A very simple recipe, something I came up with when I didn’t feel like buying another bottle of wine to make my signature octopus dish. It’s not as flavourful, but it still has octopus, so it’s got to be good. (´･ω･`)
Ingredients per serving
1 lb octopus meat
2 brown onions
1/2 red onion
2 tbsp cilantro or parsley
1 tbsp red wine vinegar
1 tsp oregano
1 bay leaf
salt/pepper to taste
1 tbsp olive oil
0. If the octopus hasn’t been cleaned, clean it first: Cut off the head by the neck, open up its head and remove all its innards, and wash vigourously both the tentacles and the inside of its head.
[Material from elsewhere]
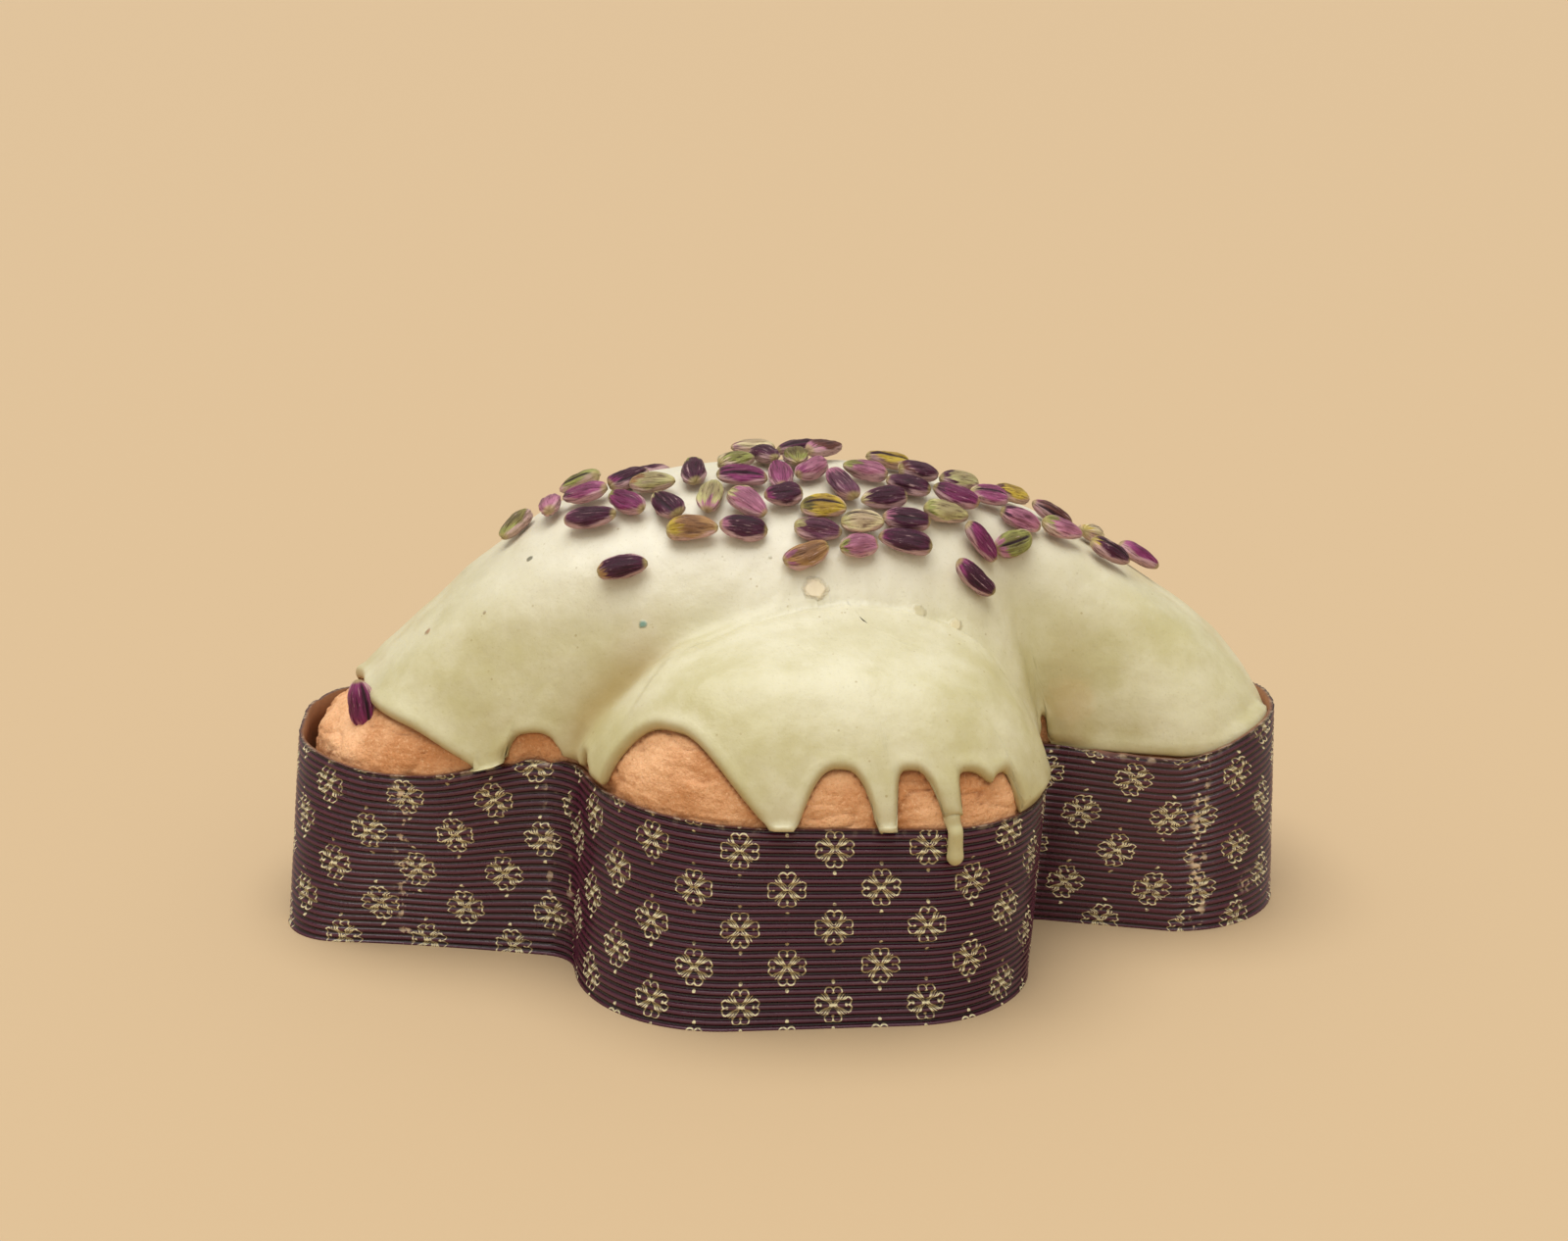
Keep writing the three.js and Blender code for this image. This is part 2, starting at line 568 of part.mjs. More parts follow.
/** Height of a surface straight above or below a place: its highest, or its lowest. */
function surfaceHeight(faces, { x, y }, pick) {
  const ray = new THREE.Ray(new THREE.Vector3(x, y, 0), new THREE.Vector3(0, 0, 1));
  const found = new THREE.Vector3();
  const heights = faces
    .filter(({ box }) => x >= box.min.x && x <= box.max.x && y >= box.min.y && y <= box.max.y)
    .filter(({ a, b, c }) => ray.intersectTriangle(a, b, c, false, found))
    .map(({ a, b, c }) => ray.intersectTriangle(a, b, c, false, found).z);
  return heights.length ? pick(...heights) : null;
}

/** Least height of a nut over the glaze, looked for at the corners and middles of both. */
function clearanceOver(nutFaces, glazeFaces) {
  const box = new THREE.Box3();
  nutFaces.forEach((face) => box.union(face.box));
  const near = glazeFaces.filter((face) => (
    face.box.max.x > box.min.x && face.box.min.x < box.max.x
    && face.box.max.y > box.min.y && face.box.min.y < box.max.y && face.box.max.z > box.min.z - 8));
  const places = ({ a, b, c }) => [
    a, b, c, a.clone().lerp(b, 0.5), b.clone().lerp(c, 0.5), c.clone().lerp(a, 0.5),
    a.clone().add(b).add(c).divideScalar(3),
  ];
  let least = Infinity;
  for (const place of [...nutFaces, ...near].flatMap(places)) {
    const glazeHeight = surfaceHeight(near, place, Math.max);
    const nutHeight = surfaceHeight(nutFaces, place, Math.min);
    if (glazeHeight !== null && nutHeight !== null) least = Math.min(least, nutHeight - glazeHeight);
  }
  return least;
}

/** A geometry's triangles, each with its box. */
function facesOf(geometry) {
  const position = geometry.getAttribute('position');
  const index = geometry.getIndex();
  const faces = [];
  for (let k = 0; k < index.count; k += 3) {
    const [a, b, c] = [0, 1, 2].map((corner) => (
      new THREE.Vector3().fromBufferAttribute(position, index.getX(k + corner))));
    faces.push({ a, b, c, box: new THREE.Box3().setFromPoints([a, b, c]) });
  }
  return faces;
}

// ---------------------------------------------------------------- the whole cake
const MATERIALS = {
  paper: new THREE.MeshStandardMaterial({ color: '#3c1c2b', roughness: 0.45, metalness: 0 }),
  crust: new THREE.MeshStandardMaterial({ color: '#c9884f', roughness: 0.85, metalness: 0 }),
  glaze: new THREE.MeshStandardMaterial({ color: '#cfc99a', roughness: 0.35, metalness: 0 }),
  nut: new THREE.MeshStandardMaterial({ color: '#7a4564', roughness: 0.6, metalness: 0 }),
};

function named(name, geometry, material) {
  const mesh = new THREE.Mesh(geometry, material);
  mesh.name = name;
  return mesh;
}

function buildColomba() {
  const colomba = new THREE.Group();
  const glaze = glazeGeometry();
  colomba.add(named('paper_case', caseGeometry(), MATERIALS.paper));
  colomba.add(named('cake', cakeGeometry(), MATERIALS.crust));
  colomba.add(named('pistachio_glaze', glaze, MATERIALS.glaze));
  const glazeFaces = facesOf(glaze);
  settledNuts().forEach((nut, k) => {
    let lift = 0;
    for (let pass = 0; pass < 3; pass += 1) {
      const clearance = clearanceOver(facesOf(nutGeometry(nut, lift)), glazeFaces);
      lift += (NUT.sink - clearance) * nut.axes.up.z;
    }
    const name = `pistachio_${String(k + 1).padStart(2, '0')}`;
    colomba.add(named(name, nutGeometry(nut, lift), MATERIALS.nut));
  });
  return colomba;
}

export default buildColomba();
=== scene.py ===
# %% [markdown]
# # A colomba with pistachio glaze
# A dove-shaped Easter cake in its corrugated paper case. The solids from the CAD model give every
# piece its place; this script replaces them with skins fine enough to show flutes, crags, drips
# and wrinkled nuts. Lengths in the formulas are millimetres, and meshes are written in metres.

# %% Load the frame
import math

import bmesh
import bpy
import numpy as np
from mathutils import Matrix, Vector, noise


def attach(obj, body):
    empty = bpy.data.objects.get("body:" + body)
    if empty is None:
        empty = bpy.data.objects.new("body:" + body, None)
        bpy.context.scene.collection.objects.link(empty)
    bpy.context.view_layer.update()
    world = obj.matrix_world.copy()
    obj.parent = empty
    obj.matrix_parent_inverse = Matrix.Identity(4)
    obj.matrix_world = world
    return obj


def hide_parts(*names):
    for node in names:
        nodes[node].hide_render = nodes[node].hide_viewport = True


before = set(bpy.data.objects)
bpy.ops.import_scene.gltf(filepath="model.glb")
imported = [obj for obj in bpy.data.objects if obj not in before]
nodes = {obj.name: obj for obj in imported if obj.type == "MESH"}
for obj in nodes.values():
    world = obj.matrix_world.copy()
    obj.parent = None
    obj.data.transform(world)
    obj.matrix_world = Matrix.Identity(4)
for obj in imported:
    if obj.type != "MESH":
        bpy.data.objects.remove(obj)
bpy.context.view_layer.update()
MM = 0.001

# %% [markdown]
# ## Small tools for curves
# Nearly every form below fades in somewhere, follows a line through a few points, or melts into
# its neighbour. Modifiers could do each of these once, by hand. Four short functions on numpy
# arrays shape thousands of points at a time, and every piece can use them again.

# %% Steps, mixes and curves
def smooth(start, end, value):
    """0 before start and 1 past end, with a soft step between; start may be the larger."""
    t = np.clip((value - start) / (end - start), 0, 1)
    return t * t * (3 - 2 * t)


def mix(a, b, t):
    return a + (b - a) * t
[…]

Remove the beak if needed, and try to take out any pieces that feel too crunchy/hard.
Pre-steps (do this an hour before serving)
1. Bring water and a tsp of salt to a boil in a large saucepan, tossing in 2 roughly chopped brown onions and a bay leaf for fragrance.
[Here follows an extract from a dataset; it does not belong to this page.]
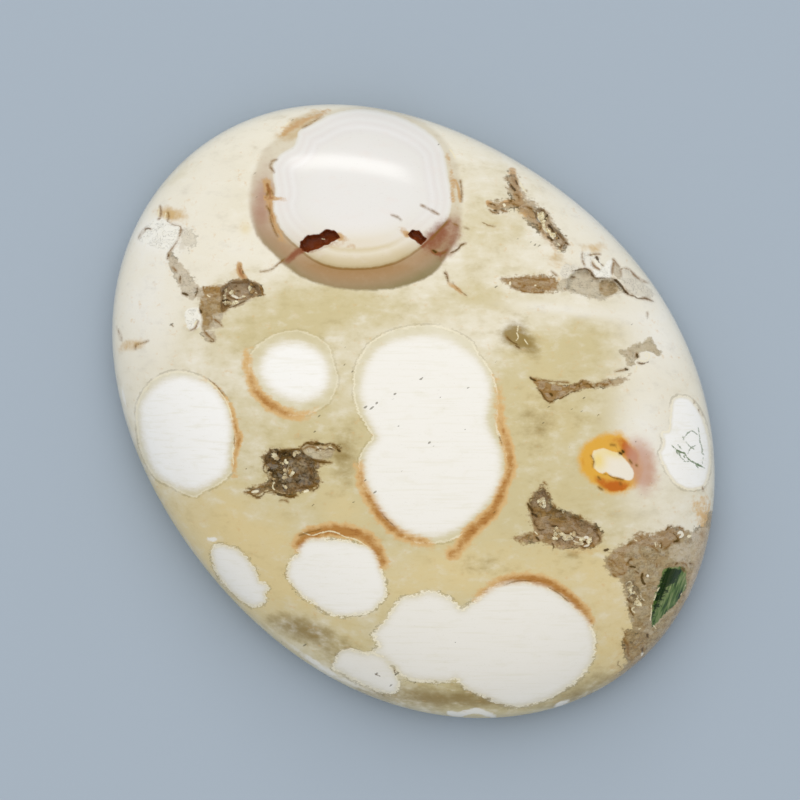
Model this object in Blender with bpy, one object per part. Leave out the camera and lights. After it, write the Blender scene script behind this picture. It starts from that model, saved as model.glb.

2. Add octopus to boiling water, turning down heat as needed (so it doesn’t over-boil and STINK THE SHIT OUT OF YOUR KITCHEN)
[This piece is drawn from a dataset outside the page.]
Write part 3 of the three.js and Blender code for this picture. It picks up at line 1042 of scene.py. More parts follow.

3. Simmer uncovered on high heat, keeping a steady boil for 40 minutes to an hour, occasionally checking tenderness of the octopus with a fork.
4. Once octopus is nice and tender (you should be able to stab into it with a fork with minimal effort), remove from boiling water and set aside on a cutting board. Let it cool until almost room temperature.
1. Chop up octopus into bite-sized pieces and toss into your serving bowl.
2. Dice half a red onion, toss in with the octopus pieces.
3. Chop up some fresh cilantro or parsley and add it in.
4. Sprinkle in oregano and pepper and splash in red wine vinegar.
5. Mix thoroughly and taste for salt. You may not need any, since the vinegar will probably be pretty strong already.
6. Drizzle in a touch of olive oil and serve.
Don’t worry so much about the cleaning process; most of it is common sense. All of the octopus is technically edible after boiling, but when you see that the fish market didn’t remove the ink sack, just ask yourself: “Do I really want to eat that?” Probably not. It’s pretty gross looking. I just remove all the organs in the head including all the parts that feel hard as bone and throw in the elasticky octopus meat into the boiling water. You’ll get a feel for it pretty quickly, if you’re not squeamish.
And seriously, just to be safe, don’t boil with the lid on. The broth has a tendency to bubble up like milk. Your stove will be ruined and your house will smell like octopus for days. It’s actually a pretty pleasant smell for me, and it should be for you too. Otherwise, you may not like octopus and shouldn’t even attempt this dish in the first place.